Data for this task |
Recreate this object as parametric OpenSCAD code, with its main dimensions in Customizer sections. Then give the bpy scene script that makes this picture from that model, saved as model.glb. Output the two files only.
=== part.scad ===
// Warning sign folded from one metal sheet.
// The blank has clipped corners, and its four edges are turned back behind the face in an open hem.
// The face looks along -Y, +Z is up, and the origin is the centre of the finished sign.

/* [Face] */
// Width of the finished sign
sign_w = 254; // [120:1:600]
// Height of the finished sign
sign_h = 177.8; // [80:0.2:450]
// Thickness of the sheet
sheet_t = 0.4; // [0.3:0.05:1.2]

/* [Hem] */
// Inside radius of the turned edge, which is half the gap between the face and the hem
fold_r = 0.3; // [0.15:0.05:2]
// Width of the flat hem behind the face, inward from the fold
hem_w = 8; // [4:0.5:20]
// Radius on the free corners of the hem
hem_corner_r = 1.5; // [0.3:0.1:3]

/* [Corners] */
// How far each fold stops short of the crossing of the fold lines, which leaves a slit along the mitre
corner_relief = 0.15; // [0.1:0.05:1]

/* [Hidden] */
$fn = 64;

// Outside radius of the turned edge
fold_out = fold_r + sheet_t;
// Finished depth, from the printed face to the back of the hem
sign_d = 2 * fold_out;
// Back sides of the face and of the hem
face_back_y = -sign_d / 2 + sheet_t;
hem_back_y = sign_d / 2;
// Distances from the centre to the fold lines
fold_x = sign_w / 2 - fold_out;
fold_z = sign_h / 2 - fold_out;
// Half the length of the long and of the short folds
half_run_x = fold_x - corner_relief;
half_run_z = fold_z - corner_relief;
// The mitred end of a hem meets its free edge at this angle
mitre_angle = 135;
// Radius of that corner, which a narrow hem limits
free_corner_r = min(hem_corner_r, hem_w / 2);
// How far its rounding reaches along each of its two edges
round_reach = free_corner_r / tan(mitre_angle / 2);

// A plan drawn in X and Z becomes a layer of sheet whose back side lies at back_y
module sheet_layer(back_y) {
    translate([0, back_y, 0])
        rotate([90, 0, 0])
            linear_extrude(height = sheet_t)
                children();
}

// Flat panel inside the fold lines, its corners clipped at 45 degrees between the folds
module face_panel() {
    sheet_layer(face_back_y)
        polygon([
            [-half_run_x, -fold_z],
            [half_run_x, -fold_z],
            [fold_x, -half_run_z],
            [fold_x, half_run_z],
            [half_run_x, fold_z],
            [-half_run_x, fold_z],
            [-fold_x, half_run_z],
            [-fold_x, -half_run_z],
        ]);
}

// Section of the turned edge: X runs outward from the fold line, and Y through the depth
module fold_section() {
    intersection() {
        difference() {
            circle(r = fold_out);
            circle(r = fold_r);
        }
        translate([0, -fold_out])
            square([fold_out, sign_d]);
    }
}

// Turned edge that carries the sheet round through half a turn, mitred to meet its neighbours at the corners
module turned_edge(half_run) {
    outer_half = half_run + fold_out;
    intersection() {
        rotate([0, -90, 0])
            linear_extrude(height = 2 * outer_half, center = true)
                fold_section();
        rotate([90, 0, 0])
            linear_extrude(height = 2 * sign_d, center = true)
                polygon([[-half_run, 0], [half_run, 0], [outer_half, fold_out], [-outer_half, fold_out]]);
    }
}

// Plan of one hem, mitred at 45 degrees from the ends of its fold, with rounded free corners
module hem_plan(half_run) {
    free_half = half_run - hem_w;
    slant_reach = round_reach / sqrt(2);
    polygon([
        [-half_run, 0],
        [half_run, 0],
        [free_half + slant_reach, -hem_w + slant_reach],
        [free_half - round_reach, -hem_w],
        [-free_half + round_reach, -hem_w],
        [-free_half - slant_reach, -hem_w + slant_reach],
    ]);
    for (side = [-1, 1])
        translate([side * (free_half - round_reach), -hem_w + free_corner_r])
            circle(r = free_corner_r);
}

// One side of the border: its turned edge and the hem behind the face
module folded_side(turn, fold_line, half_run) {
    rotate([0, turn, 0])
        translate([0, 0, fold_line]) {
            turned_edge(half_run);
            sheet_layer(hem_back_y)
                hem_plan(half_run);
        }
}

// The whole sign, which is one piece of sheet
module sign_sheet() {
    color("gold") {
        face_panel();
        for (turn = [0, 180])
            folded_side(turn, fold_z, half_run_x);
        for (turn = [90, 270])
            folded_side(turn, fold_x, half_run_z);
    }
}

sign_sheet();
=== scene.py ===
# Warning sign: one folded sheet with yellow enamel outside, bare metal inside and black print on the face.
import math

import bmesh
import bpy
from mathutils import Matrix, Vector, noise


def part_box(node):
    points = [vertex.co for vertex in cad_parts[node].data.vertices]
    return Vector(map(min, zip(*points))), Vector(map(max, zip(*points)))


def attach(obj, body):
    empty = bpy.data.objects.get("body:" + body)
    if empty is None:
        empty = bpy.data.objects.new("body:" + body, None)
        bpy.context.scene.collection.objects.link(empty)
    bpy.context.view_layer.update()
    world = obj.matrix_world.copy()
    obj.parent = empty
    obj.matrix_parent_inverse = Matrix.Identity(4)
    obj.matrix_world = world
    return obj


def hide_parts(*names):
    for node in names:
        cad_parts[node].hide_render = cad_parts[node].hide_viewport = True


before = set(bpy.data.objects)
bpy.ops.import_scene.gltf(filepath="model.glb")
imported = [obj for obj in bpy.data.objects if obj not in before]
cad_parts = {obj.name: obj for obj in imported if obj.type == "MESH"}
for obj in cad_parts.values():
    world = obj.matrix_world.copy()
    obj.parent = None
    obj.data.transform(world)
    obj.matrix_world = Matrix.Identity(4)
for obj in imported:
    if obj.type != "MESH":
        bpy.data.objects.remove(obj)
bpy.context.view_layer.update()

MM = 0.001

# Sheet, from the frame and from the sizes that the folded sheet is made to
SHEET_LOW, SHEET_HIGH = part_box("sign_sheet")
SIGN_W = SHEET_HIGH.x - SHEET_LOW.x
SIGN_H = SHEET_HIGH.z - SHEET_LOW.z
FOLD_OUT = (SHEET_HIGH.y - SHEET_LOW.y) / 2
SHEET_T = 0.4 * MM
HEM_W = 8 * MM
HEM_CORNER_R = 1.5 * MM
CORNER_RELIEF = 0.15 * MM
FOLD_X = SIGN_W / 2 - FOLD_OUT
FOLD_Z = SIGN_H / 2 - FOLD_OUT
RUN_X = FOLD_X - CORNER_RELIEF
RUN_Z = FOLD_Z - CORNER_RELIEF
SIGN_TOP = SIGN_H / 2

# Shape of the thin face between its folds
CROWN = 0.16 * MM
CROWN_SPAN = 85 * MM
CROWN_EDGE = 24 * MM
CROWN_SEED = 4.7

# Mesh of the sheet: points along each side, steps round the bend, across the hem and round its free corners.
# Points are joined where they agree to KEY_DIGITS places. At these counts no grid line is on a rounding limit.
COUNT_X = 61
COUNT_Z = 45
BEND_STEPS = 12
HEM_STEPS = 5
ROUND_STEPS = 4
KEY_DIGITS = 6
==
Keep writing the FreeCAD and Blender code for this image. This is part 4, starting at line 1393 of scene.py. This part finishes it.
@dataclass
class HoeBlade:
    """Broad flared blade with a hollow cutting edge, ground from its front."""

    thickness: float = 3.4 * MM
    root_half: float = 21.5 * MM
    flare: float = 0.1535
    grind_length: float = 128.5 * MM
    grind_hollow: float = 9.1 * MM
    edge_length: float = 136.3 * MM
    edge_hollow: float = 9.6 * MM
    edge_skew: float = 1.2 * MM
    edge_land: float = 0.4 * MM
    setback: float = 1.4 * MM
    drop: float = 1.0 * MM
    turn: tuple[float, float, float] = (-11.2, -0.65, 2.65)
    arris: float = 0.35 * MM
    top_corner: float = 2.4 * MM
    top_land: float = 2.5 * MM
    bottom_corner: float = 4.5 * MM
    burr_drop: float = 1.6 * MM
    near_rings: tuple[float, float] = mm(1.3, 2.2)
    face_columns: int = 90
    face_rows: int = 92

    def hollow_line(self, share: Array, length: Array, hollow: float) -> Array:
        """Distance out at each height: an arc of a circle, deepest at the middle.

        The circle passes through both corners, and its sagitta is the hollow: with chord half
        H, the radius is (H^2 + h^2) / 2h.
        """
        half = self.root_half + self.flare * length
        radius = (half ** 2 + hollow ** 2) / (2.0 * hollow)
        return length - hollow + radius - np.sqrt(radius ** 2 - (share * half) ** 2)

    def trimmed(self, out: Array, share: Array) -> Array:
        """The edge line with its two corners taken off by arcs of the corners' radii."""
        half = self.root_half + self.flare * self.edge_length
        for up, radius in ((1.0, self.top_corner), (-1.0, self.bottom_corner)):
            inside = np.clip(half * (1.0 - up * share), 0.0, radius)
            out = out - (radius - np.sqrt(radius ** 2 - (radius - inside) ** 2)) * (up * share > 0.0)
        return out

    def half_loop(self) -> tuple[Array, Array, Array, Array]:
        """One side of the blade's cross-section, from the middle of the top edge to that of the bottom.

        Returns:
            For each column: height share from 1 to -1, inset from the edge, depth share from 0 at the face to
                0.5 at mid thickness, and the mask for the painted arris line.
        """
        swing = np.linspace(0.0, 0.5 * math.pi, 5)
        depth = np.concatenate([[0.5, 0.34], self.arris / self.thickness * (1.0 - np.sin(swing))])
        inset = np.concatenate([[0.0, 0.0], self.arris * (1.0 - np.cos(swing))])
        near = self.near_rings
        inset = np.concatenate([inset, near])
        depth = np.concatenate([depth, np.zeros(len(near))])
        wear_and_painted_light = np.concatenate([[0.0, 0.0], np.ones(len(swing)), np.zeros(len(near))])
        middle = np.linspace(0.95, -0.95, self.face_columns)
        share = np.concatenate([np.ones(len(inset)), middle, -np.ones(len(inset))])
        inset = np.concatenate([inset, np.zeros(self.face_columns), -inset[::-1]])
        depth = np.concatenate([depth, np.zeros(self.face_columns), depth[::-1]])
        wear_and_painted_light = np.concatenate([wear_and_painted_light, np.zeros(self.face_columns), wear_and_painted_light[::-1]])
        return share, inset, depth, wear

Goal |
Above is a listing; print exactly its lines from the one with "the hem behind the face" through the one with "cad_parts[node].hide_render = cad_parts[node].hide_viewport", and no other lines.

Answer to this exercise |
// One side of the border: its turned edge and the hem behind the face
module folded_side(turn, fold_line, half_run) {
    rotate([0, turn, 0])
        translate([0, 0, fold_line]) {
            turned_edge(half_run);
            sheet_layer(hem_back_y)
                hem_plan(half_run);
        }
}

// The whole sign, which is one piece of sheet
module sign_sheet() {
    color("gold") {
        face_panel();
        for (turn = [0, 180])
            folded_side(turn, fold_z, half_run_x);
        for (turn = [90, 270])
            folded_side(turn, fold_x, half_run_z);
    }
}

sign_sheet();
=== scene.py ===
# Warning sign: one folded sheet with yellow enamel outside, bare metal inside and black print on the face.
import math

import bmesh
import bpy
from mathutils import Matrix, Vector, noise


def part_box(node):
    points = [vertex.co for vertex in cad_parts[node].data.vertices]
    return Vector(map(min, zip(*points))), Vector(map(max, zip(*points)))


def attach(obj, body):
    empty = bpy.data.objects.get("body:" + body)
    if empty is None:
        empty = bpy.data.objects.new("body:" + body, None)
        bpy.context.scene.collection.objects.link(empty)
    bpy.context.view_layer.update()
    world = obj.matrix_world.copy()
    obj.parent = empty
    obj.matrix_parent_inverse = Matrix.Identity(4)
    obj.matrix_world = world
    return obj


def hide_parts(*names):
    for node in names:
        cad_parts[node].hide_render = cad_parts[node].hide_viewport = True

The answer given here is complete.